In Fig. 3a, a change with time of displacement in the elastic medium caused by the propagating elastic wave is shown in the frequencies range of 0–1 Hz. In Fig. 3b, c, a change of displacement with time in the elastic medium (at \(x_{1} = 0\)) is presented when recording of elastic wave by laser strainmeters of classical and pendulum types, respectively. A comparison of these figures allows drawing the following conclusions: (1) in the frequency range of 0–1 Hz, the laser strainmeters produce practically the same result; (2) in this frequency range, both strainmeters demonstrate basically the same character of the displacement variations in the elastic medium caused by the propagating wave.

Fig. 3
figure 3

Time change of the displacement recordings in the elastic medium when elastic wave propagates through (a), time change of the displacement recordings in the elastic medium by a classical-type laser strainmeter with actuating arm of 1000 m (b), time change of the displacement recordings in the elastic medium by a pendulum-type laser strainmeter with actuating arm of 1000 m (c)
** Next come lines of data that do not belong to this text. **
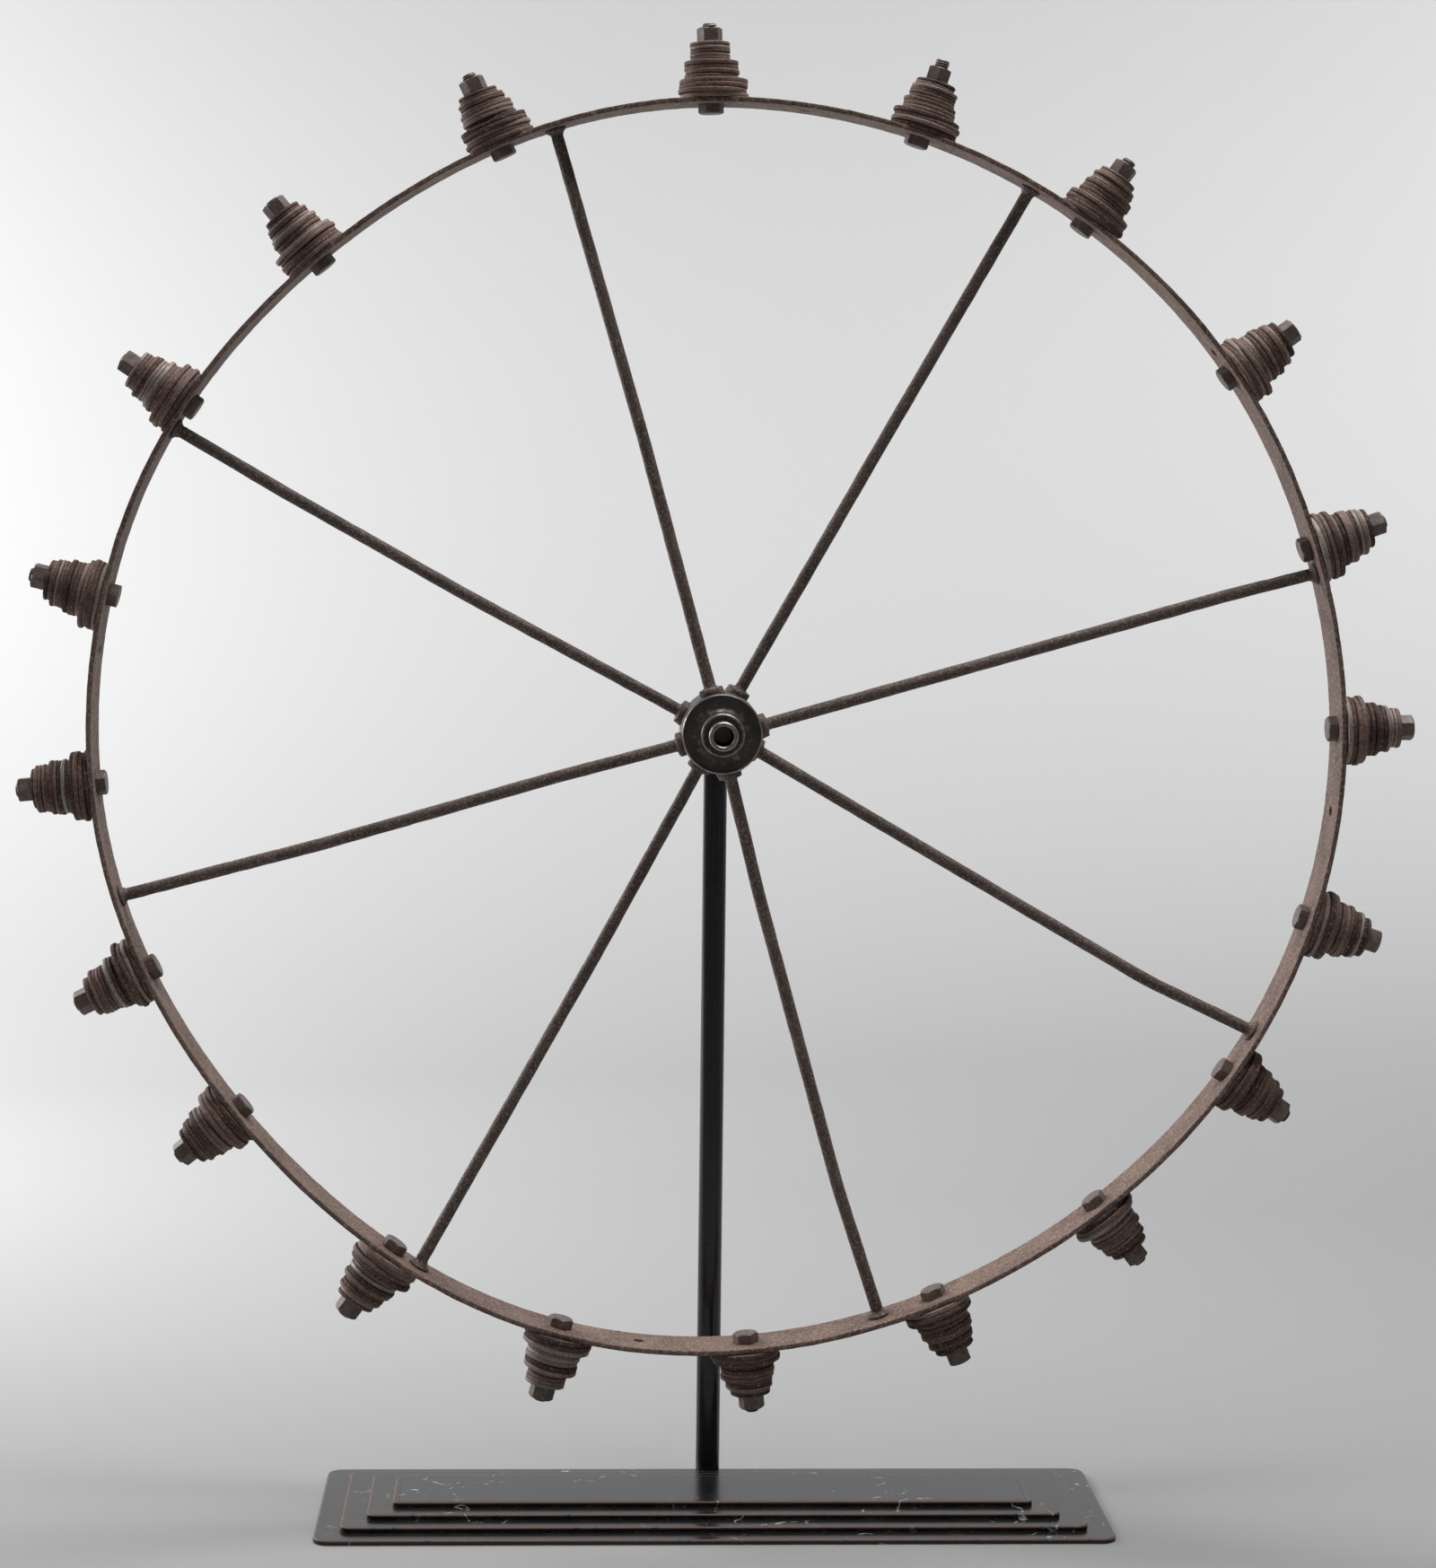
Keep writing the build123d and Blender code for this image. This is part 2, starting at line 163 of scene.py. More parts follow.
def unit(vector):
    return np.asarray(vector, float) / np.linalg.norm(vector)


def outward(angle):
    return np.array([sin(angle), 0.0, cos(angle)])


def across(axis):
    """Two directions at right angles to an axis and to each other."""
    first = unit(np.cross(axis, [0.0, 0.0, 1.0] if abs(axis[2]) < 0.9 else [1.0, 0.0, 0.0]))
    return first, np.cross(axis, first)


def lathe(radii, heights, around, centre, axis, first=None):
    """Rings round an axis, one for each radius and height."""
    one, two = across(axis) if first is None else (first, np.cross(axis, first))
    turns = np.linspace(0, 2 * pi, around, endpoint=False)
    circle = np.cos(turns)[:, None] * one + np.sin(turns)[:, None] * two
    radii, heights = np.asarray(radii, float), np.asarray(heights, float)
    if radii.ndim == 1:
        radii = radii[:, None] * np.ones(around)
    return centre + heights[:, None, None] * axis + radii[:, :, None] * circle


def corner_arc(across_at, height_at, radius, start, end, steps):
    """Points of a rounded edge in a profile, as (radius from the axis, height)."""
    turns = np.radians(np.linspace(start, end, steps))
    return [(across_at + radius * cos(t), height_at + radius * sin(t)) for t in turns]


def mesh_object(name, parts, sharp=SHARP_DEGREES):
    """One object from parts, each (rings, whether they join end to end, tone)."""
    verts, faces, tones = [], [], []
    first = 0
    for rings, looped, tone in parts:
        rings = np.asarray(rings)
        count, around = rings.shape[:2]
        rows = np.arange(count if looped else count - 1)[:, None]
        here, after = np.arange(around), np.roll(np.arange(around), -1)
        low, high = rows * around, (rows + 1) % count * around
        quads = np.stack([low + here, low + after, high + after, high + here], axis=-1)
        faces += (quads.reshape(-1, 4) + first).tolist()
        if not looped:
            faces.append((first + here[::-1]).tolist())
            faces.append((first + (count - 1) * around + here).tolist())
        verts.append(rings.reshape(-1, 3))
        tones.append(np.full(count * around, tone) if np.isscalar(tone) else np.ravel(tone))
        first += count * around
    mesh = bpy.data.meshes.new(name)
    mesh.from_pydata(np.concatenate(verts).tolist(), [], faces)
    attribute = mesh.attributes.new("tone", "FLOAT", "POINT")
    attribute.data.foreach_set("value", np.concatenate(tones).astype(np.float32))
    bm = bmesh.new()
    bm.from_mesh(mesh)
    bmesh.ops.recalc_face_normals(bm, faces=bm.faces[:])
    bm.to_mesh(mesh)
    bm.free()
    mesh.polygons.foreach_set("use_smooth", [True] * len(mesh.polygons))
    mesh.set_sharp_from_angle(angle=radians(sharp))
    obj = bpy.data.objects.new(name, mesh)
    bpy.context.scene.collection.objects.link(obj)
    return obj


def piece(obj, material, slot, body, *nodes):
    """Finishes a piece: its material, its body and the CAD nodes it stands for. The slot is not
    used.
    """
    obj.data.materials.append(material)
    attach(obj, body)
    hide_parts(*nodes)


def drill(obj, holes):
    """Cuts round holes, each (a point on the axis, its direction, radius, half length)."""
    parts = []
    for centre, axis, radius, half in holes:
        rings = lathe([radius, radius], [-half, half], 48, np.asarray(centre), np.asarray(axis))
        parts.append((rings, False, 0.0))
    cutter = mesh_object("cutter", parts)
    cut = obj.modifiers.new("holes", "BOOLEAN")
    cut.operation = "DIFFERENCE"
    cut.solver = "EXACT"
    cut.object = cutter
    graph = bpy.context.evaluated_depsgraph_get()
    mesh = bpy.data.meshes.new_from_object(obj.evaluated_get(graph))
    obj.modifiers.clear()
    obj.data = mesh
    mesh.set_sharp_from_angle(angle=radians(SHARP_DEGREES))
    bpy.data.objects.remove(cutter)


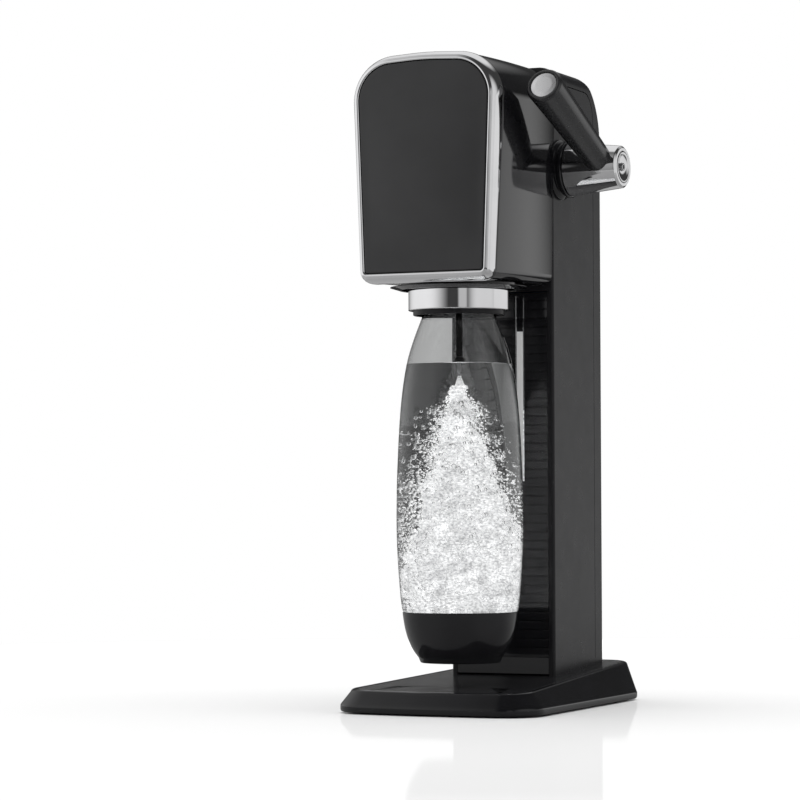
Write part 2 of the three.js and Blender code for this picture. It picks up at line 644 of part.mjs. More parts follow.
function buildValve() {
  const body = box(-11, 11, 71.4, 89.4, 296, 330);
  const bore = disc(4.4, 306, 331, 20).translate(0, PLUNGER_Y, 0);
  add('valve_block', cut(body, bore), brass);
  const plunger = turned([
    [0, 312], [3, 312], [3, 341.6], [6, 341.6], [6, PLUNGER_TOP], [0, PLUNGER_TOP]], 20);
  add('valve_plunger', plunger.translate(0, PLUNGER_Y, 0), steel);
  const spring = helix(4.7, 0.6, 4, 331.6, 340.4);
  add('valve_spring', spring.translate(0, PLUNGER_Y, 0), steel);
  const relief = turned([[0, 11.4], [4.2, 11.4], [4.2, 17], [5.2, 17], [5.2, 21], [0, 21]], 6);
  add('relief_valve', relief.rotateY(-Math.PI / 2).translate(0, 80, 304), brass);
}

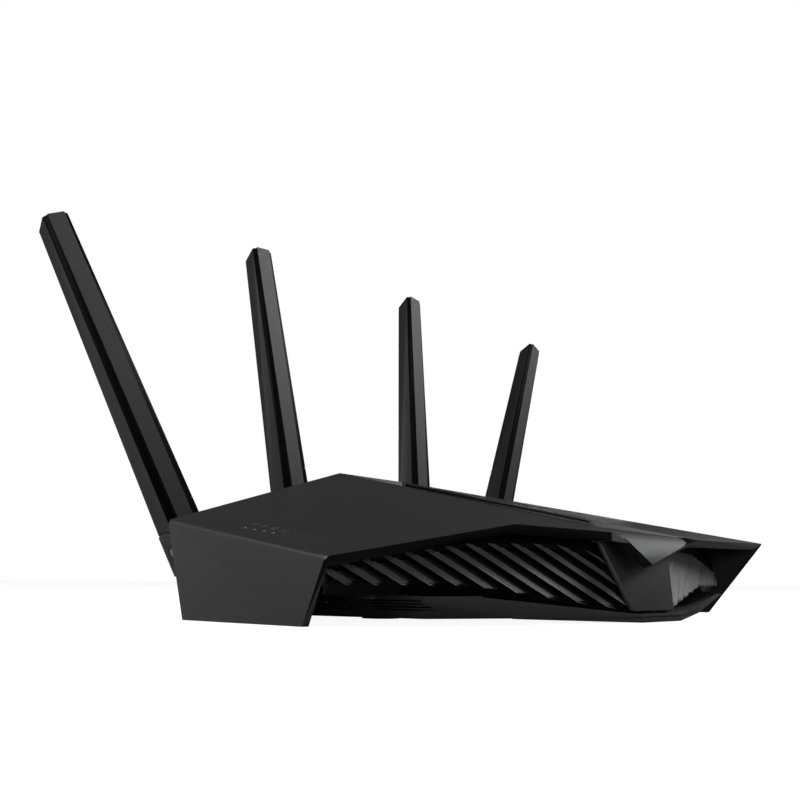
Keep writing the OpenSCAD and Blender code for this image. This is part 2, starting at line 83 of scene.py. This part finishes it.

In Fig. 4a, the time variation of displacement in the elastic medium (\(x_{1} = 0\), origin of coordinates) when elastic wave propagates through with the frequency range of 5–30 Hz is presented. Fig. 4b, c give a time change of the displacement in the elastic medium (at x 1 = 0) recorded by the classical-type and pendulum-type laser strainmeters, respectively. A comparison of these figures allows draw the following conclusions: (1) in the frequency range of 5–30 Hz and higher, the pendulum-type laser strainmeter can be record accurately the displacement variations in the elastic medium (with regard to multiplication by −1 and light phase shift) caused by the propagating wave; (2) whereas classical-type laser strainmeter can not do that well.

Fig. 4
figure 4

Time change of the displacement recordings in the elastic medium when elastic wave propagates through (a), time change of the displacement recordings in the elastic medium by a classical-type laser strainmeter with actuating arm of 1000 m (b), time change of the displacement recordings in the elastic medium by a pendulum-type laser strainmeter with actuating arm of 1000 m (c)

4 Case study: Comparison of recording by classical-type and pendulum-type

The layout diagram of laser strainmeters of pendulum and classical types presented in Fig. 1 was implemented into practice. The devices were installed on Shults cape (southern Primorsky Krai of Russia) at a depth of 3–5 m below the surface. The length of actuating arms of the laser strainmeters is 52.5 m. Central interference blocks of laser strainmeters are situated on one block which is rigidly mounted on the crustal rocks. The angle reflector of the classical-type laser strainmeter is fixed on the block which is connected with the granite rock. The angle reflector of the pendulum-type laser strainmeter is connected with the pendulum system, the oscillation period of which is 3 s. The pendulum is partially damped out due to immersion of its blades into oil. As the light source in the interferometers, the frequency-stabilized helium-neon lasers having a long-term stability up to eleventh decimal are used. The low-frequency underwater acoustic radiators with given radiation frequency is taken as the artificial sources, which is operated at sea 19 km apart from the Shultz cape to the south. The measurement axes of laser strainmeters are oriented along one straight line which is at angle of 18° to NS. Since last year, the synchronous measurements of variations of Earth’s crustal deformations caused by different geosphere processes are performed. In the infrasonic spectral range, the records of both laser strainmeters are practically identical. But in the high-frequency range of spectrum (more than 5 Hz), we should compare the recording sensitivities of the two laser strainmeters when to the particular artificial sources. Fig. 5 gives the spectra recordings of laser strainmeters of classical (Fig. 5a) and pendulum (Fig. 5b) types, respectively. It can be seen from Fig. 5 that the amplitude recorded by pendulum-type laser strainmeters is much greater than that by classical-type under the frequency of acoustic radiator (22 Hz), which can demonstrate that the sensitivity of the pendulum-type laser strainmeter is certainly much higher than that of classical-type for this frequency range.

Fig. 5
figure 5

The amplitude spectra recordings by classical-type laser strainmeter (a) and pendulum-type (b) of a low-frequency hydroacoustic radiator with radiation frequency of 22 Hz

5 Conclusions

Based on the above-mentioned study, some conclusions can be drawn:

In the frequency of infrasonic (0–1 Hz), both classical-type and pendulum-type laser strainmeters can record longitudinal wave well; while in the frequency range equal to and larger than 5 Hz, the sensitivity of pendulum-type laser strainmeter is superior to classical-type. All these demonstrate that pendulum-type laser strainmeter can record well microdisplacements of its environment caused by the elastic waves propagating whereas the classical-type laser strainmeter is not capable of recording these variations in this frequency range.